Auch der Gesichtspunkt, wenigstens 45 Jahre alte Antragsteller auch ohne Eintritt von Arbeitslosigkeit zu fördern, kann einen Ausschluss der Klägerin nicht rechtfertigen, da auch insoweit nicht dem gesetzgeberischen Anliegen Rechnung getragen wird, durch Förderung von Berufsabschlüssen generell den Bedürfnissen des Arbeitsmarktes Rechnung zu tragen, zumal, wie in dem Aktenvermerk des Sachbearbeiters festgehalten ist, Altenpflegefachkräfte auf dem Arbeitsmarkt gefragt sind.

Der Hinweis auf die Haushaltslage rechtfertigt es nicht, von den gesetzlichen Anspruchsvoraussetzungen in der dargestellten Weise abzuweichen. Gemäß § 71 b Abs. 3 Satz 1 SGB IV müssen die Arbeitsämter für jede Art die Ermessensleistung der Arbeitsförderung Mittel unter Berücksichtigung der Besonderheiten der Lage und Entwicklung des regionalen Arbeitsmarktes bereithalten; hieraus kann abgeleitet werden, dass bei dem Einsatz der Mittel die Besonderheiten des regionalen Arbeitsmarktes im jeweiligen Arbeitsamtbezirk berücksichtigt werden dürfen. Jedoch legt § 71 b Abs. 4 SGB IV fest, dass die zugewiesenen Mittel so zu bewirtschaften sind, dass eine Bewilligung und Erbringung der einzelnen Leistungen im gesamten Haushaltsjahr gewährleistet ist. Dies erfordert, dass der vom Gesetzgeber festgelegte Personenkreis im gesamten Haushaltsjahr für die jeweils vorgesehene Leistung in Frage kommt. Hiergegen verstößt die ermessenslenkende Weisung des Arbeitsamtes P ...

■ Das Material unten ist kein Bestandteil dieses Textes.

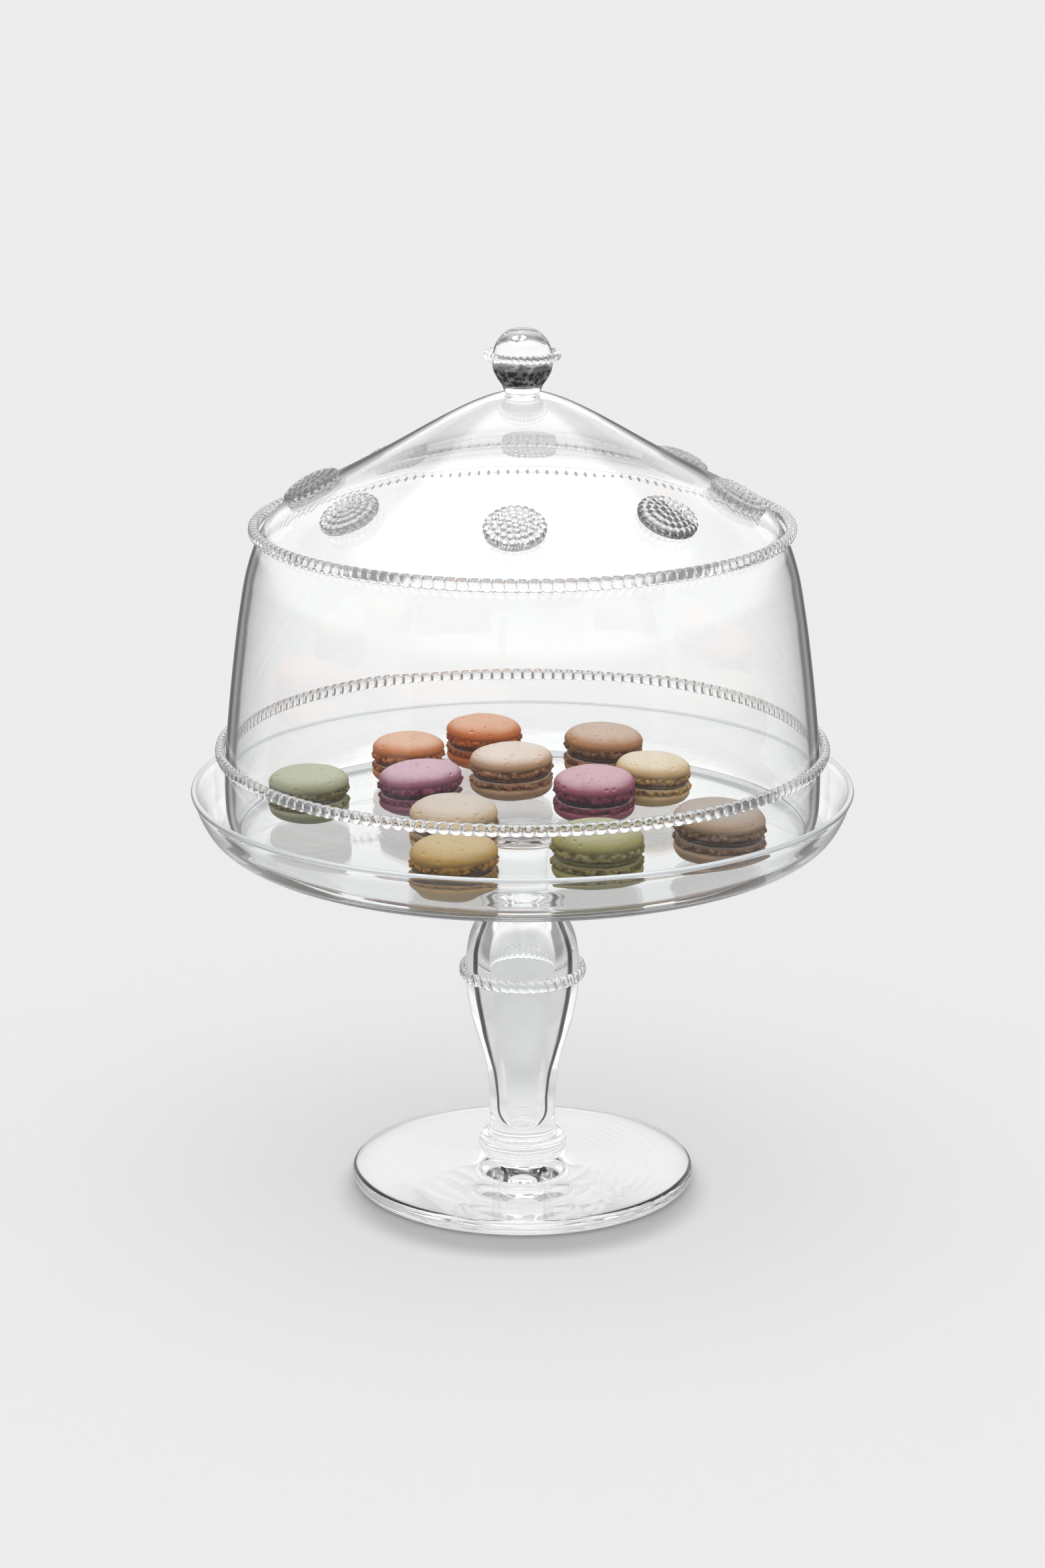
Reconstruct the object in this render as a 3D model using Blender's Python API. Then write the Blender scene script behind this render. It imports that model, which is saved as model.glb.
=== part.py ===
"""Twelve macarons on a footed glass stand, under a glass dome with a ball knob.

Metres, +Z up. The origin is the centre of the foot's flat underside, and the stand's turning axis is Z.
The dome lifts straight up off the plate, so everything fused to it hangs from one empty.
"""

import math

import bmesh
import bpy
from mathutils import Matrix, Vector

MM = 0.001
GAP = 0.3  # clearance between neighbouring pieces, mm

# Driving dimensions, mm
PLATE_RADIUS = 165.1
PLATE_UNDERSIDE = 180.0
PLATE_FLOOR = 185.0
GALLERY_TOP = 208.5
LIP_RADIUS = 1.6
FOOT_RADIUS = 87.3
FOOT_THICKNESS = 7.0
FOOT_RISE = 13.0  # height of the foot's glass under the collar
COLLAR_TOP = 23.7
STEM_TOP = 146.0
NECK_RADIUS = 12.8
DOME_CROWN = 405.0
DOME_RIM_RADIUS = 1.6  # the rim is rounded, and stands the gap above the plate
PRUNT_RADIUS = 14.6
PRUNT_RIM = 2.6  # height of a prunt's upright edge above the roof
PRUNT_HEIGHT = 7.2
KNOB_TOP = 436.8

# Each thread of glass: radius, height, half its width and half its height
THREADS = {
    "stem_ring": (30.6, 110.5, 1.5, 3.3),
    "dome_lower_ring": (150.1, 227.5, 2.1, 3.1),
    "dome_shoulder_ring": (131.6, 339.0, 2.6, 3.0),
    "knob_ring": (17.0, 423.4, 2.0, 2.2),
}

# Each prunt's bearing (degrees, from the front towards +X) and its centre's distance from the axis (mm)
PRUNTS = ((-2, 101.5), (42, 102), (80, 106), (131, 105), (178, 104), (219, 105), (270, 103), (308, 104))

# The dome's outer side, from just above its rim to its crown: radius, height, and the wall's thickness there
DOME_KNOTS = (
    (144.8, 186.9, 3.2),
    (147.4, 195.0, 3.2),
    (148.2, 208.0, 3.2),
    (147.6, 226.0, 3.2),
    (145.2, 252.0, 3.2),
    (142.4, 276.0, 3.2),
    (139.6, 296.0, 3.2),
    (135.9, 316.0, 3.4),
    (131.8, 329.0, 3.8),
    (128.6, 336.2, 4.4),
    (124.2, 342.8, 5.0),
    (117.0, 348.9, 5.4),
    (105.0, 355.9, 5.4),
    (88.0, 364.8, 4.6),
    (68.0, 375.8, 3.8),
    (38.0, 393.1, 3.2),
    (22.0, 401.0, 3.2),
    (11.0, 404.6, 3.2),
    (0.0, 405.0, 3.2),
)

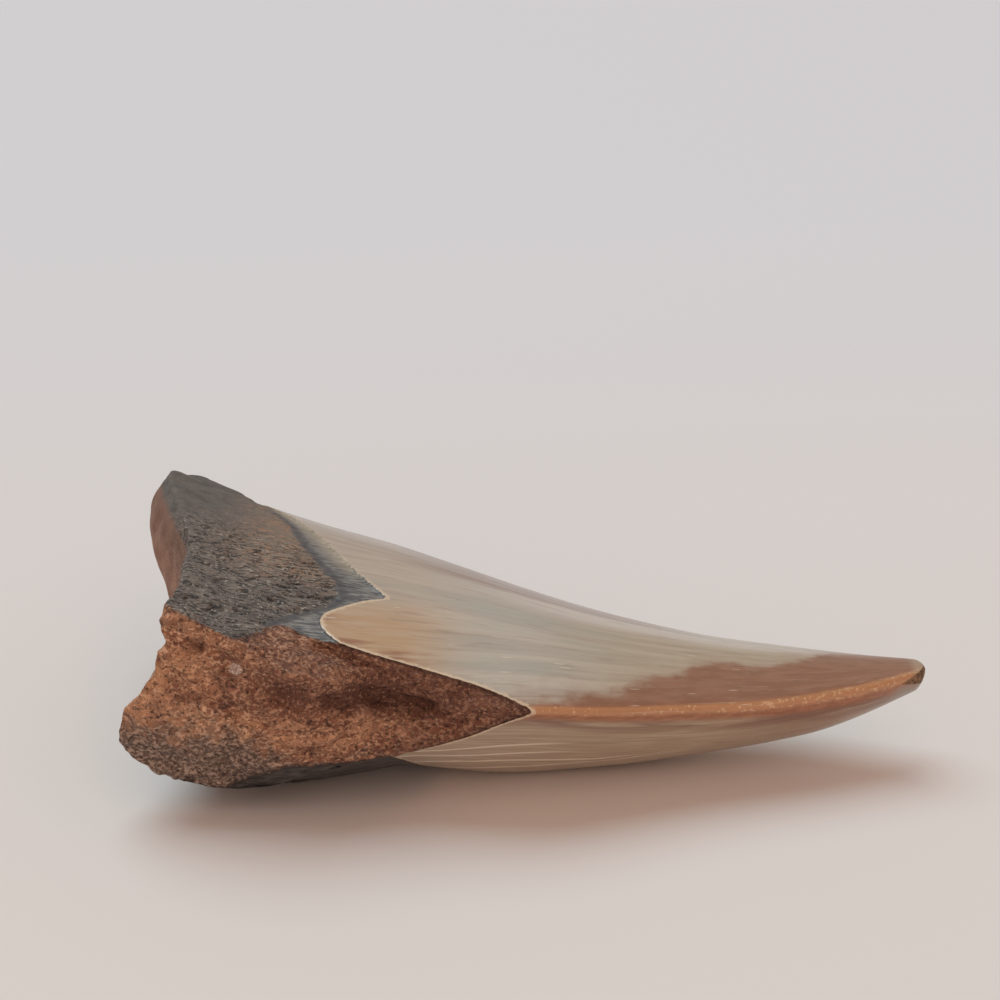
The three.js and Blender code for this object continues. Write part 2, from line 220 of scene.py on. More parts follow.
def crown_columns():
    """Around the section: share of the half width, start on the enamel line, and if it is the lip side."""
    side, near = eased(FACE_COLUMNS, FACE_EVENNESS), eased(BREAK_COLUMNS, BREAK_EVENNESS)
    top_corner, low_corner = RIM_TOP[-1][0], RIM_LOW[-1][0]
    top = 1 - (1 - top_corner) * side[:-1]
    rim_top = -1 + (top_corner + 1) * near[:0:-1]
    rim_low = -1 + (low_corner + 1) * near[:-1]
    low = 1 - (1 - low_corner) * side[:0:-1]
    start = np.concatenate([
        np.where(top > CHEVRON_POINT, through(FAR_ARM, top), through(NEAR_ARM, top)),
        through(RIM_TOP, rim_top), through(RIM_LOW, rim_low), through(LINGUAL_LINE, low),
    ])
    share = np.concatenate([top, rim_top, rim_low, low])
    lip_side = np.arange(len(share)) < FACE_COLUMNS + BREAK_COLUMNS
    return share, start, lip_side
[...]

Die Beklagte wird deshalb erneut über den Antrag der Klägerin zu entscheiden und bei ihrer Ermessensentscheidung zu berücksichtigen haben, dass die Klägerin zum förderfähigen Personenkreis zählt.

Die Kostenentscheidung beruht auf § 193 SGG.

Gründe für die Zulassung der Revision nach § 160 Abs.2 Nrn.1 und 2 liegen nicht vor.